Would you quote the material below from its first line through the line containing "return round_and(wall(x, y, z), -opening, NOTCH_MOUTH)", exactly and with both ends included?

○ ○ ○ ○

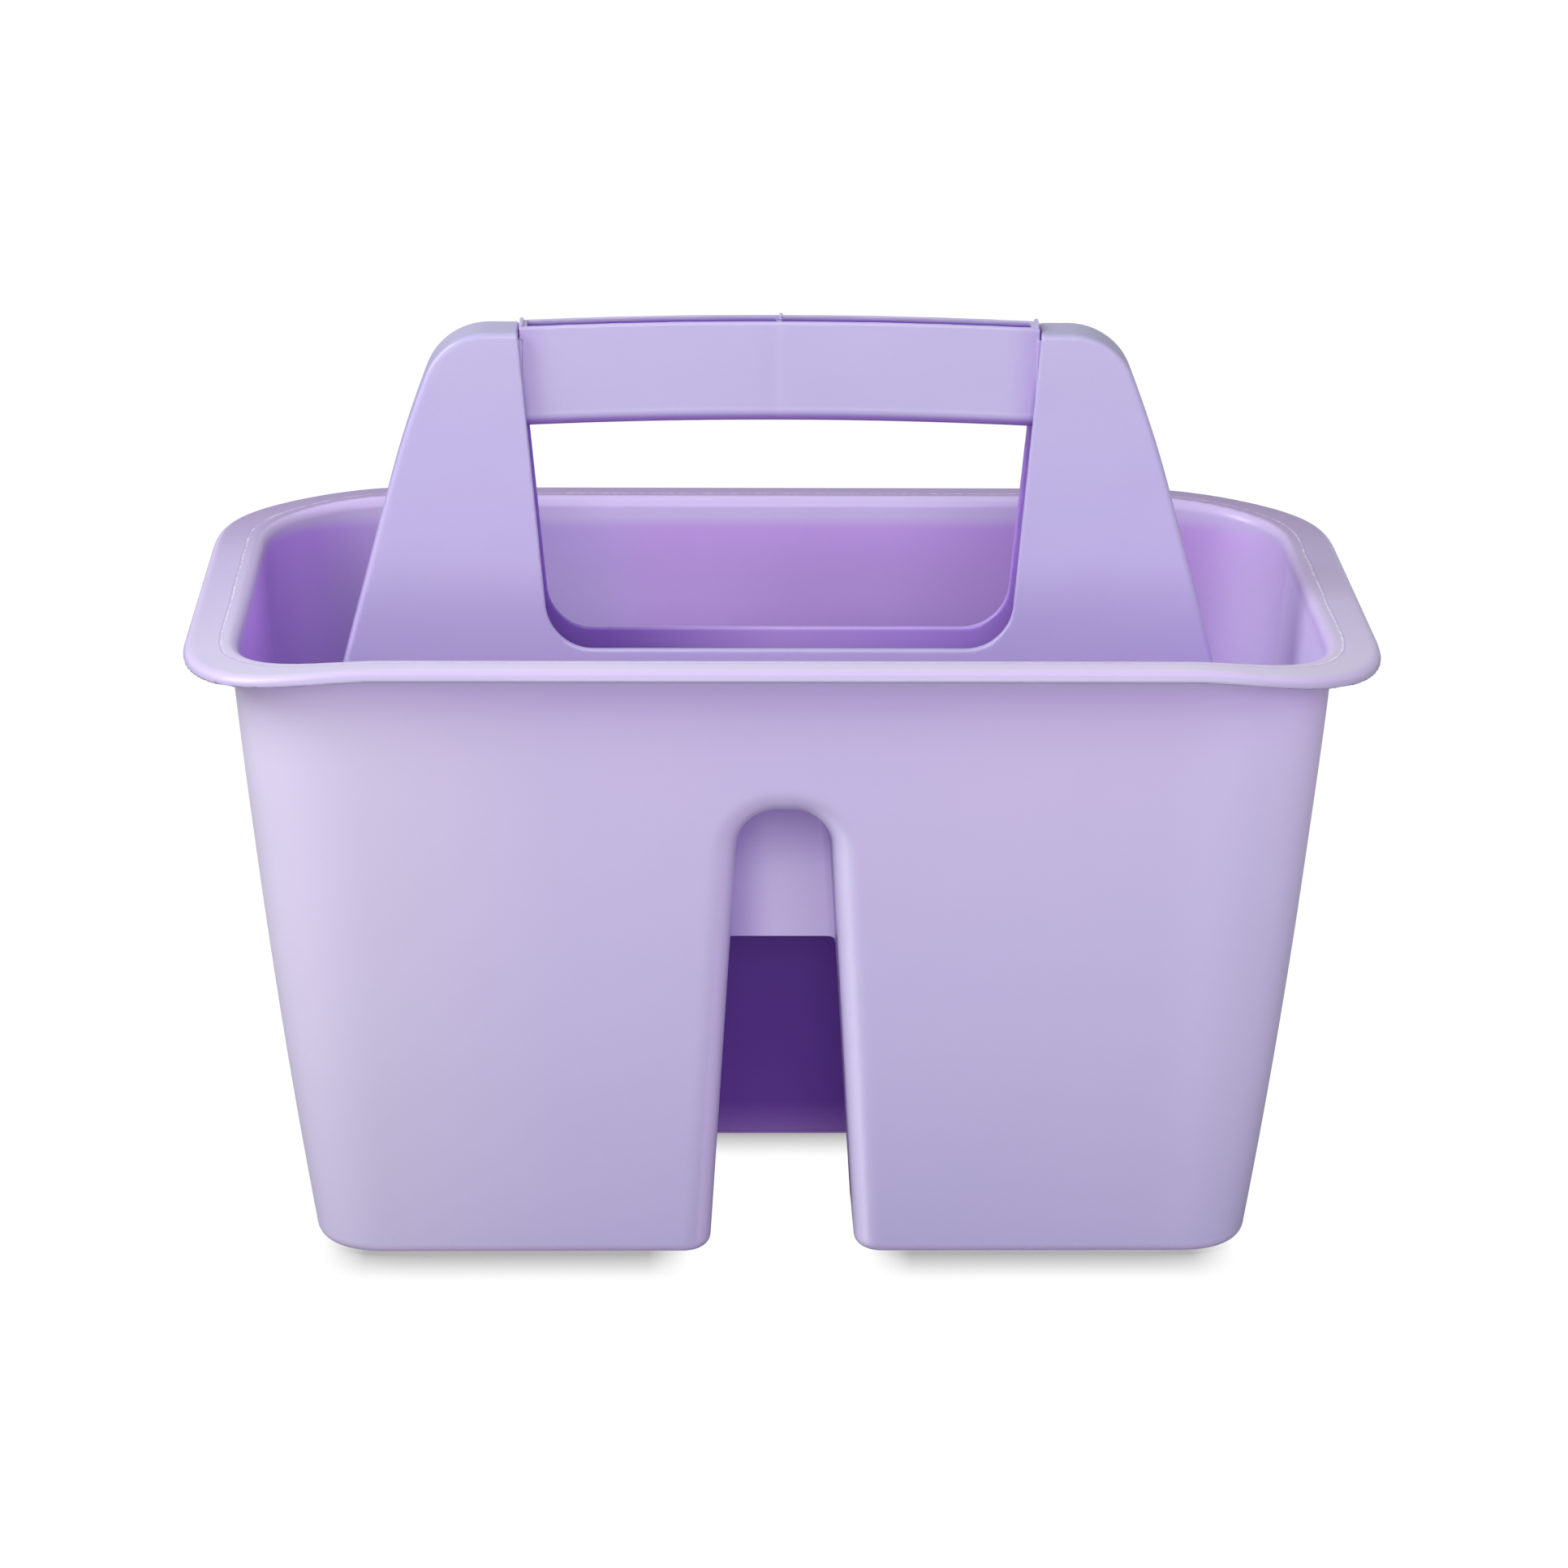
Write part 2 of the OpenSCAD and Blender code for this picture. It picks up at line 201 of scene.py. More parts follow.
def hollow(x, y, z):
    """everything opened from outside: the spine and the notch before it"""
    spine = spine_hollow(x, y, z)
    arch = notch_outline(x, z)
    high = round_and(arch, (y + spine_y(z)) * SPINE_SCALE, 2.2)
    # below the end wall the notch runs into the spine
    low = np.maximum(round_or(np.maximum(arch, y), spine, 1.2), z - END_Z)
    return np.minimum(np.minimum(spine, high), low)


def tub_skin(x, y, z, opening):
    """tub body with its openings, before the bottom edges and the flange"""
    return round_and(wall(x, y, z), -opening, NOTCH_MOUTH)


def tub_field(x, y, z):
    opening = hollow(x, y, z)
    body = tub_skin(x, y, z, opening)
    # bottom edges: round outside and beside the notch, tight in the spine
    ahead = fall(y, -spine_y(z) - 1, 4)
    body = round_and(body, -z, lerp(1.3 + 1.9 * rise(opening, 2, 4), 3.3, ahead))
    above = z - RIM_Z + DIP * rise(np.abs(x), DIP_X, DIP_RUN)
    past = super_box(x, y, RIM_HALF_X, RIM_HALF_Y, RIM_CORNER, RIM_POWER) - LIP_REACH
    # the flange meets the wall with a small fillet below and a broad one above
    body = round_or(body, -(above + THICK), 0.9)
    sheet = np.maximum(body, -(body + THICK))
    # the flange turns down into the lip
    cap = round_and(past, above, LIP_ROUND)
    sheet = np.maximum(sheet, cap)
    lip = np.maximum(cap, -(cap + LIP_THICK))
    lip = round_and(lip, -(above + LIP_DROP), 0.5)
    lip = np.maximum(lip, -(past + 4.0))
    shell = np.minimum(sheet, lip)
    # seat for the handle
    cut = np.maximum(SEAT_Z - 0.15 - z, spine_hollow(x, y, z) - THICK - 1.0)
    shell = np.maximum(shell, -cut)
    # tongue that stands up inside the handle, thicker below the seat to join the spine
    ring = np.maximum(plate_side(y, z), leg_side(x, z)) + THICK + 0.12
    weld = 0.4 * (z < SEAT_Z - 0.3)
    ring = np.abs(ring + 0.8 - weld) - 0.8 - weld
    tongue = np.maximum(ring, np.abs(z - (SEAT_Z + 1)) - 7.0)
    return np.minimum(shell, tongue)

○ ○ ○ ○

Solution:
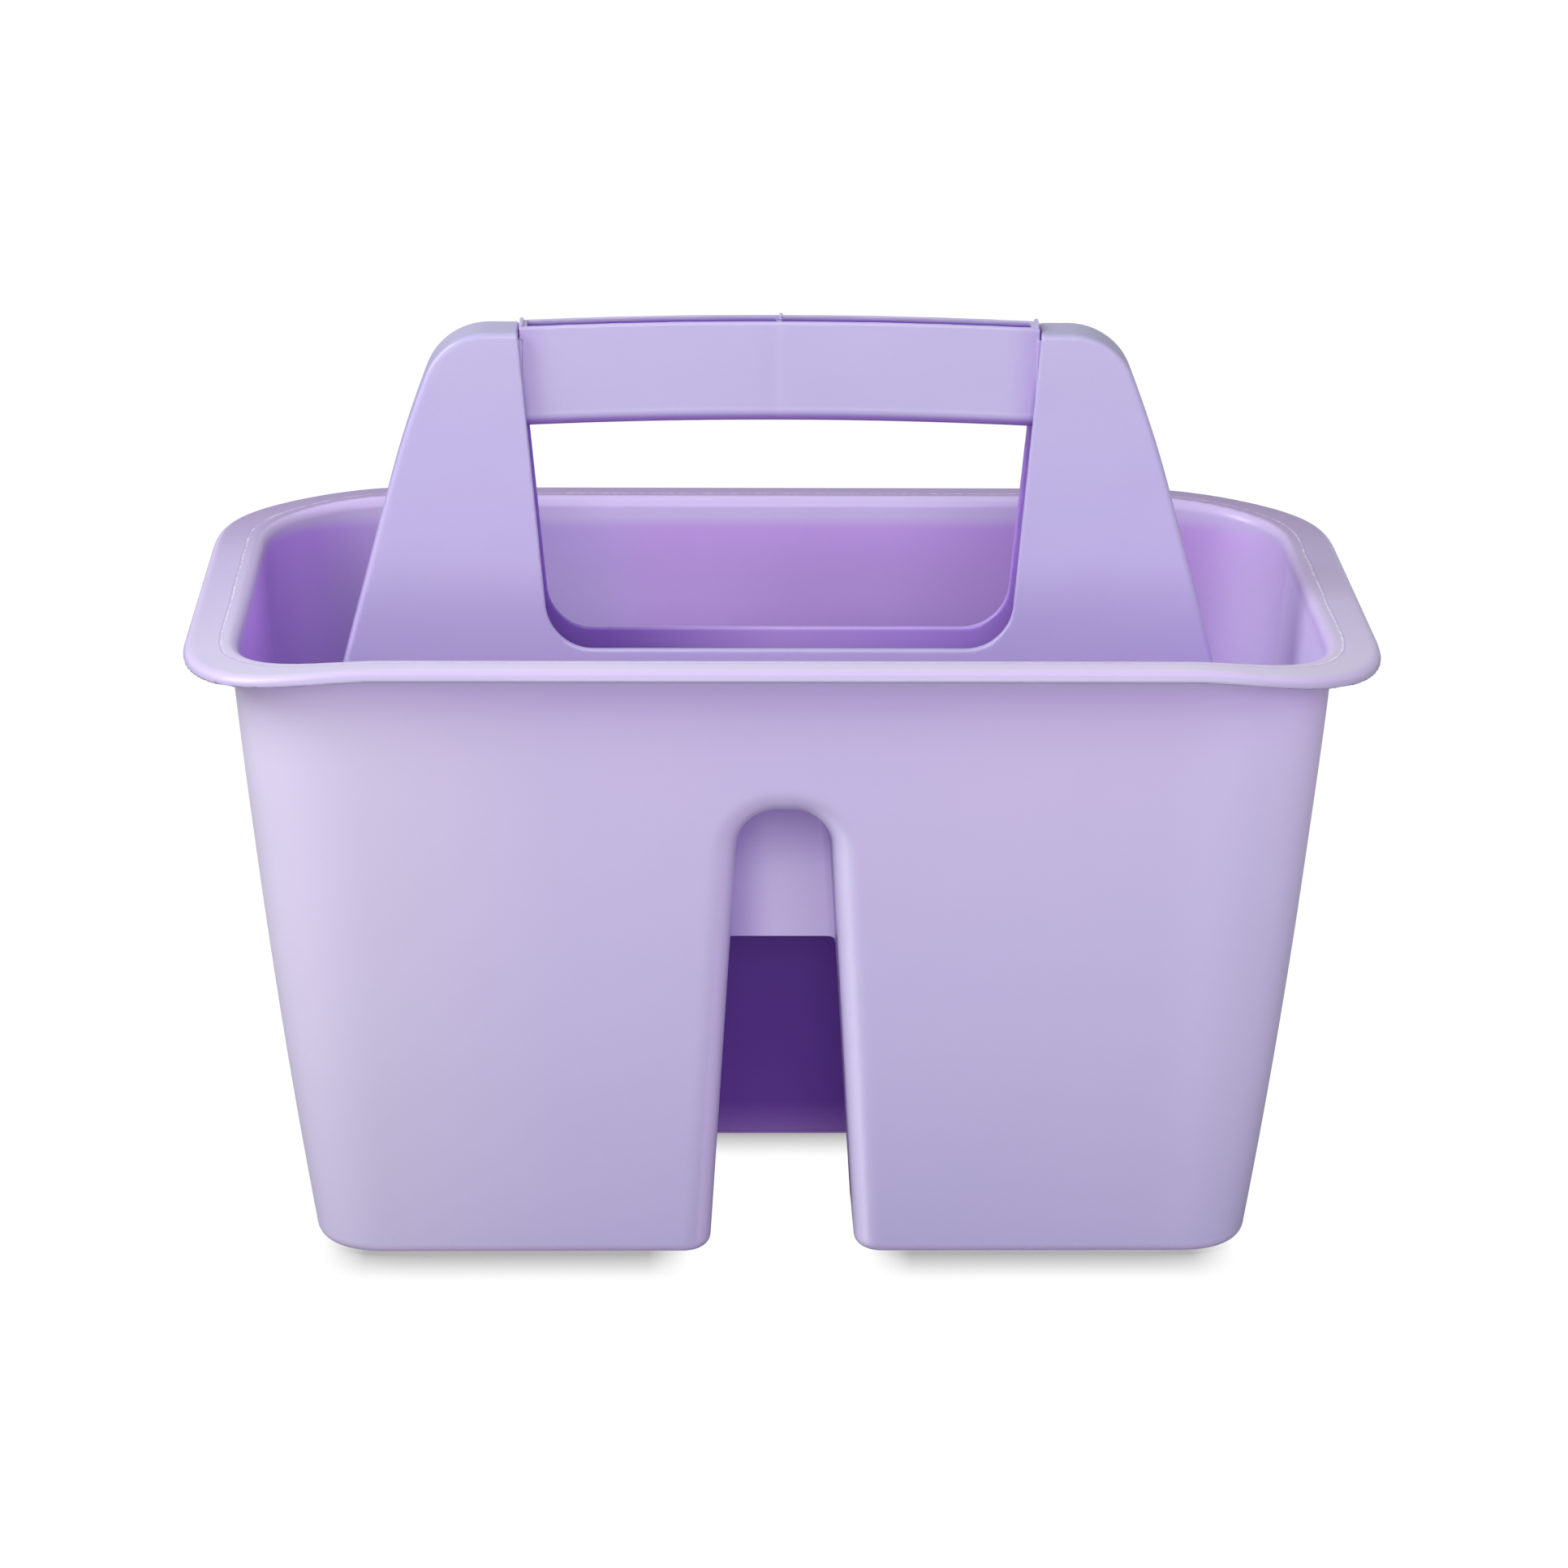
Write part 2 of the OpenSCAD and Blender code for this picture. It picks up at line 201 of scene.py. More parts follow.
def hollow(x, y, z):
    """everything opened from outside: the spine and the notch before it"""
    spine = spine_hollow(x, y, z)
    arch = notch_outline(x, z)
    high = round_and(arch, (y + spine_y(z)) * SPINE_SCALE, 2.2)
    # below the end wall the notch runs into the spine
    low = np.maximum(round_or(np.maximum(arch, y), spine, 1.2), z - END_Z)
    return np.minimum(np.minimum(spine, high), low)


def tub_skin(x, y, z, opening):
    """tub body with its openings, before the bottom edges and the flange"""
    return round_and(wall(x, y, z), -opening, NOTCH_MOUTH)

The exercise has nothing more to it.